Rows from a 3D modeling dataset

>>>>

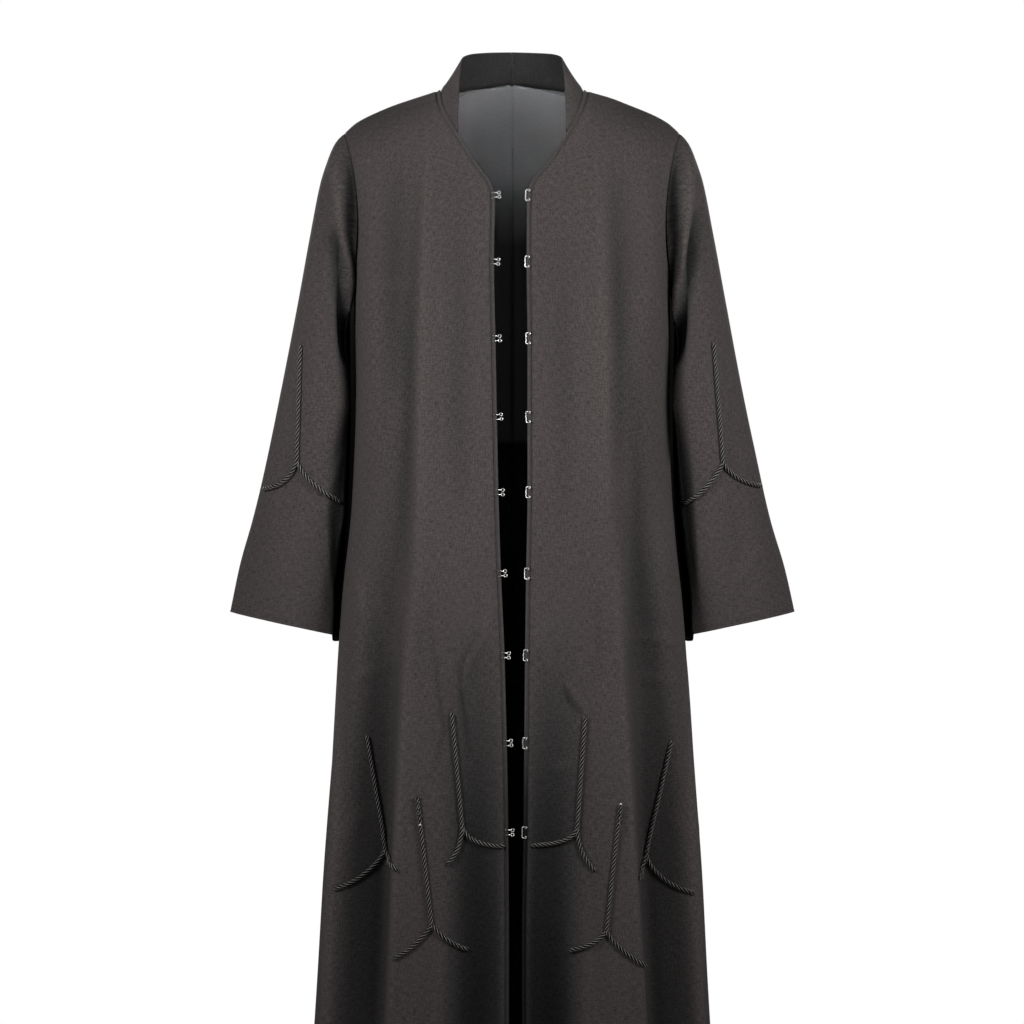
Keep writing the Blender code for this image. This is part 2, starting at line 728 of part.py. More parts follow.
def laid(places, tree, radius):
    """A line on a piece's outer face, seen from the front, then moved out until it clears the faces."""
    points, lifts = [], []
    for x, z in places:
        hit, normal = tree.ray_cast(Vector((x, -FAR, z)) * MM, Vector((0, 1, 0)))[:2]
        points.append(np.array(hit) / MM)
        lifts.append(np.array(normal))
    clear = radius + SEAM_GAP
    points = [p + n * clear for p, n in zip(points, lifts)]
    for _ in range(PUSHES):
        for i in range(len(points) - 1):
            for share in np.linspace(0, 1, 5):
                spot = points[i] * (1 - share) + points[i + 1] * share
                near, _, _, apart = tree.find_nearest(Vector(spot * MM))
                short = clear - apart / MM
                if short > SPECK:
                    push = unit(spot - np.array(near) / MM) * short
                    points[i] = points[i] + push * (1 - share)
                    points[i + 1] = points[i + 1] + push * share
    return points


def cord_pieces(motif, tree):
    """A motif's two cords: the stem that runs on into its main branch, and the other branch."""
    top, fork = np.array(motif.top, float), np.array(motif.fork, float)
    count = round(np.linalg.norm(fork - top) / CORD_STEP)
    stem = [top + (fork - top) * i / count for i in range(count)]
    main = stem + bend(fork, motif.main_turn, motif.main_end, CORD_STEP)
    branch = bend(fork, motif.branch_turn, motif.branch_end, CORD_STEP)
    main_line = laid(main, tree, CORD_RADIUS)
    branch_line = laid(branch, tree, CORD_RADIUS)
    apart = 2 * CORD_RADIUS + SEAM_GAP
    while min(np.linalg.norm(branch_line[0] - p) for p in dense(main_line)) < apart:
        step = branch_line[1] - branch_line[0]
        branch_line[0] = branch_line[0] + unit(step) * CORD_NUDGE
        if np.linalg.norm(step) < CORD_SHORTEST:
            branch_line.pop(0)
    tube(f"cord_{motif.name}_main", main_line, CORD_RADIUS, CORD_SIDES, "cord")
    tube(f"cord_{motif.name}_branch", branch_line, CORD_RADIUS, CORD_SIDES, "cord")


def dense(line):
    """A line's points with others between them."""
    return [a * (1 - s) + b * s for a, b in zip(line, line[1:]) for s in np.linspace(0, 1, BETWEEN)]


def edge_frame(side, height):
    """A place on the band's outer face, and its directions into the gap and up."""
    down = (height - SHOULDER) / (UNDERARM - SHOULDER)
    if height < UNDERARM:
        down = 1 + (height - UNDERARM) / (HEM - UNDERARM)
    up = unit(front(side, 0, down - PROBE) - front(side, 0, down + PROBE))
    out = body_lift(front, side, 0, down)
    into = unit(np.cross(up, out))
    into = into if into[0] * SIDES[side] < 0 else -into
    out = unit(np.cross(into, up))
    out = out if out[1] < 0 else -out
    return front(side, 0, down) + out * (BAND_PROUD + SEAM_GAP + WIRE), into, up


def hook_wire():
    """A hook's wire as (into the gap, up): a sewing ring, a leg, the turn, the other leg and ring."""
    leg = RING_SPREAD - RING
    turns = [math.radians(270 + RING_TURN * (1 - i / RING_POINTS)) for i in range(RING_POINTS + 1)]
    ring = [(HOOK_REACH + RING * math.cos(t), RING_SPREAD + RING * math.sin(t)) for t in turns]
    left = HOOK_REACH - HOOK_LEG
    bow = [math.radians(t) for t in HOOK_TURN]
    half = ring + [(left + leg * math.cos(t), leg * math.sin(t)) for t in bow]
    return half + [(x, -z) for x, z in reversed(half)]


def eye_wire():
    """An eye's wire: a bar that stands into the gap, and its two ends on the band."""
    tall = EYE_HALF_HEIGHT
    half = [(-EYE_DEPTH, tall), (EYE_REACH - EYE_CORNER, tall), (EYE_REACH, tall - EYE_CORNER)]
    return half + [(x, -z) for x, z in reversed(half)]


def fastenings():
    for number, height in enumerate(FASTENINGS, 1):
        for name, side, wire in (("hook", "right", hook_wire()), ("eye", "left", eye_wire())):
            place, into, up = edge_frame(side, height)
            tube(f"{name}_{number}", [place + into * a + up * b for a, b in wire], WIRE, WIRE_SIDES, "wire")


def main():
    for thing in list(bpy.data.objects):
        bpy.data.objects.remove(thing)
    bpy.context.scene.collection.children.link(bpy.data.collections.new(GARMENT))
    pieces = {}
    for side in SIDES:
        for make in (front_piece, back_piece, lining_piece, band_piece, sleeve_piece, collar_piece):
            pieces.update({piece.name: piece for piece in make(side)})
    for motif in MOTIFS:
        cord_pieces(motif, surface_of(pieces[motif.panel]))
    fastenings()


main()
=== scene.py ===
# %% [markdown]
# # An open-fronted abaya, dressed
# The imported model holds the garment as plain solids: two fronts, two backs, bell sleeves, a stand collar, a back
# lining, piping, cords, and hooks and eyes. This lesson lays the fine form and the finish over them: soft cloth with
# its creases, twisted rope, bent wire, beads and thread. Everything is worked out from sizes and short tables, so
# each step can be changed and run again.

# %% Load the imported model
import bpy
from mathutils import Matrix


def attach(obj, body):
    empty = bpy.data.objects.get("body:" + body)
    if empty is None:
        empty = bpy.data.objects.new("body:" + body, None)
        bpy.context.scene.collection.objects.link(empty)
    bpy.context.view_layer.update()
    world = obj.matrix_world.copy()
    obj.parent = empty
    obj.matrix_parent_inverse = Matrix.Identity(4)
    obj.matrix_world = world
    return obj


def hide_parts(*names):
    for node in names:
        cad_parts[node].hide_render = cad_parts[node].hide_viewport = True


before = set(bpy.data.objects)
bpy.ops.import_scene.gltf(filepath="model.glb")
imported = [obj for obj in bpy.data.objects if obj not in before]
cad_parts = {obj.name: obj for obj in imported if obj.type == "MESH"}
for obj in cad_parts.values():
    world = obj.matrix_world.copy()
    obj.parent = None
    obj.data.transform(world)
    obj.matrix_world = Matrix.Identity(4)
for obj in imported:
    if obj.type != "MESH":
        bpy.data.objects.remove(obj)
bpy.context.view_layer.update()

# %% [markdown]
# Sizes are written in millimetres, as a maker measures, and become metres when a mesh is made. Right and left are the
# wearer's, so the right side has negative X. The front faces -Y.

# %% Modules and units
import math
from collections import namedtuple

import bpy
import numpy as np
from mathutils import Vector, noise
from mathutils.bvhtree import BVHTree

MM = 0.001
SIDES = {"right": -1, "left": 1}
BODY_NAME = "root"
print("Blender", bpy.app.version_string, "and numpy", np.__version__)

# %% [markdown]
# ## The garment's form
# The solids follow a few rules: the body is a rounded oval that grows towards the hem, the shoulders fall away from
# the neck, and each sleeve is a tube hung between two lines. The same rules are written here again, for whole arrays
# of points at once. A surface that is a rule and not a list of points can be asked for at any fineness, and that is
# why it was chosen over dividing the solids' faces.

# %% Heights, the body's oval and the shoulder seam
SHOULDER = 2
UNDERARM = -235
HEM = -1420
LINING_END = -420
SHOULDER_ROUND = 200
SQUARENESS = 2.5
POWER = 2 / SQUARENESS

Seam = namedtuple("Seam", "out height")
SHOULDER_SEAM = (Seam(86, SHOULDER), Seam(120, -9), Seam(160, -24), Seam(186, -37), Seam(201, -50))

Section = namedtuple("Section", "height half_width front back")
BODY = (
    Section(UNDERARM, 190, 125, 105), Section(-370, 188, 127, 102), Section(-490, 192, 132, 108),
    Section(-610, 204, 142, 122), Section(-730, 213, 152, 138), Section(-910, 224, 166, 163),
    Section(-1118, 237, 182, 190), Section(HEM, 256, 200, 220),
)

Edge = namedtuple("Edge", "height right left")
EDGES = (
    Edge(SHOULDER, 86, 86), Edge(-14, 84, 83), Edge(-31, 78, 77), Edge(-53, 66, 66), Edge(-92, 43, 42),
    Edge(-119, 24, 21), Edge(-134, 20, 17.5), Edge(-211, 21, 17), Edge(-301, 19.3, 18), Edge(-481, 15.8, 18),
    Edge(-576, 12.8, 16.4), Edge(-671, 8.7, 15.1), Edge(-876, 4.3, 13.3), Edge(-1000, 3.5, 11.5), Edge(HEM, 4, 12),
)
print("from the shoulder at the neck to the hem:", SHOULDER - HEM, "mm")

# %% [markdown]
# The skirt hangs in long folds. An angle is 0 at the front's middle, 90 at the side seam and 180 at the back's middle.
# A fold grows from its top over its run, spreads before and after its angle, and its top drifts towards the front. A
# negative depth goes into the garment.

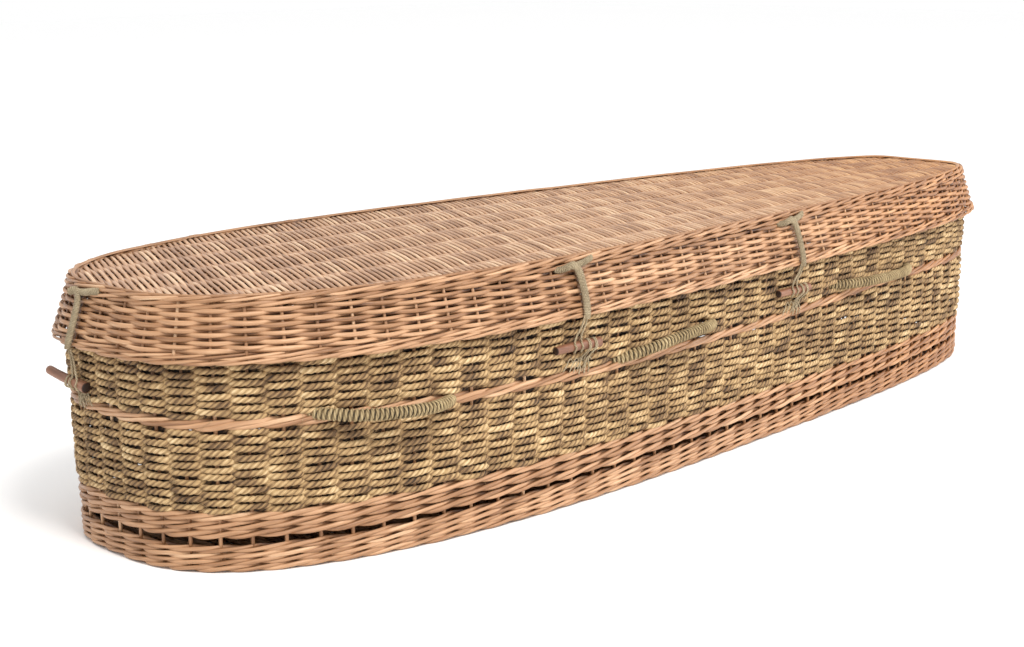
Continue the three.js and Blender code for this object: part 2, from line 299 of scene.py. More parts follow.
class Nodes:
    """A material's node tree, built in short calls."""

    def __init__(self, name):
        self.material = bpy.data.materials.new(name)
        self.material.use_nodes = True
        self.tree = self.material.node_tree
        self.shader = next(n for n in self.tree.nodes if n.type == "BSDF_PRINCIPLED")

    def node(self, kind, **values):
        made = self.tree.nodes.new(kind)
        for key, value in values.items():
            setattr(made, key, value)
        return made

    def link(self, source, target):
        self.tree.links.new(source, target)

    def math(self, operation, a, b=0.0):
        made = self.node("ShaderNodeMath", operation=operation)
        for socket, value in zip(made.inputs, (a, b)):
            if isinstance(value, (int, float)):
                socket.default_value = value
            else:
                self.link(value, socket)
        return made.outputs[0]

    def attribute(self, name, output):
        return self.node("ShaderNodeAttribute", attribute_name=name).outputs[output]

    def scaled(self, vector, scale):
        made = self.node("ShaderNodeVectorMath", operation="MULTIPLY")
        self.link(vector, made.inputs[0])
        made.inputs[1].default_value = scale
        return made.outputs[0]

    def noise(self, vector, scale=1.0, detail=3.0, roughness=0.55):
        made = self.node("ShaderNodeTexNoise")
        made.inputs["Scale"].default_value = scale
        made.inputs["Detail"].default_value = detail
        made.inputs["Roughness"].default_value = roughness
        self.link(vector, made.inputs["Vector"])
        return made.outputs["Fac"]

    def ramp(self, value, stops):
        made = self.node("ShaderNodeValToRGB")
        elements = made.color_ramp.elements
        while len(elements) < len(stops):
            elements.new(0.5)
        for element, (place_at, colour) in zip(elements, stops):
            element.position = place_at
            element.color = (*colour, 1)
        self.link(value, made.inputs[0])
        return made.outputs[0]

    def spread(self, value, low, high, to_low=0.0, to_high=1.0):
        made = self.node("ShaderNodeMapRange", clamp=True)
        for key, number in zip(("From Min", "From Max", "To Min", "To Max"), (low, high, to_low, to_high)):
            made.inputs[key].default_value = number
        self.link(value, made.inputs["Value"])
        return made.outputs[0]

    def bump(self, height, distance, strength=1.0):
        made = self.node("ShaderNodeBump")
        made.inputs["Strength"].default_value = strength
        made.inputs["Distance"].default_value = distance
        self.link(height, made.inputs["Height"])
        self.link(made.outputs[0], self.shader.inputs["Normal"])


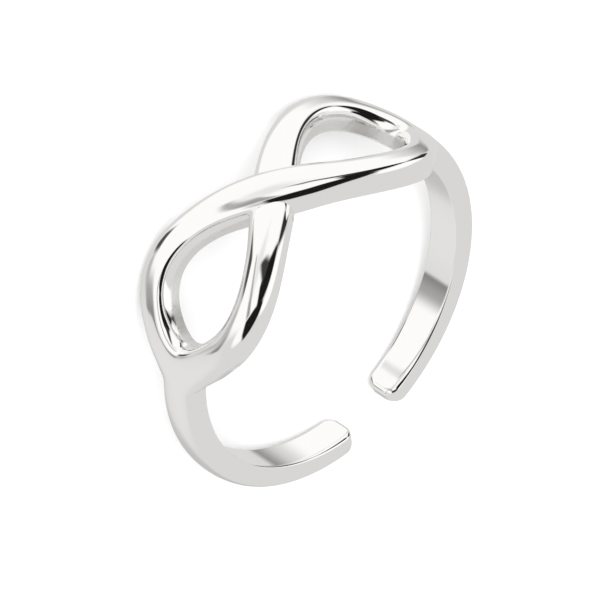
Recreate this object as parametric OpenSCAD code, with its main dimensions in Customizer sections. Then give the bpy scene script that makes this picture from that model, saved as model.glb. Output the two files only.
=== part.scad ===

<<<<

● What you should do
The lines to extract from the data above begin with the line containing "for side in" and end with the line containing "before = set(bpy.data.objects)". Extract them exactly, including both.

● Solved exercise
    for side in SIDES:
        for make in (front_piece, back_piece, lining_piece, band_piece, sleeve_piece, collar_piece):
            pieces.update({piece.name: piece for piece in make(side)})
    for motif in MOTIFS:
        cord_pieces(motif, surface_of(pieces[motif.panel]))
    fastenings()


main()
=== scene.py ===
# %% [markdown]
# # An open-fronted abaya, dressed
# The imported model holds the garment as plain solids: two fronts, two backs, bell sleeves, a stand collar, a back
# lining, piping, cords, and hooks and eyes. This lesson lays the fine form and the finish over them: soft cloth with
# its creases, twisted rope, bent wire, beads and thread. Everything is worked out from sizes and short tables, so
# each step can be changed and run again.

# %% Load the imported model
import bpy
from mathutils import Matrix


def attach(obj, body):
    empty = bpy.data.objects.get("body:" + body)
    if empty is None:
        empty = bpy.data.objects.new("body:" + body, None)
        bpy.context.scene.collection.objects.link(empty)
    bpy.context.view_layer.update()
    world = obj.matrix_world.copy()
    obj.parent = empty
    obj.matrix_parent_inverse = Matrix.Identity(4)
    obj.matrix_world = world
    return obj


def hide_parts(*names):
    for node in names:
        cad_parts[node].hide_render = cad_parts[node].hide_viewport = True


before = set(bpy.data.objects)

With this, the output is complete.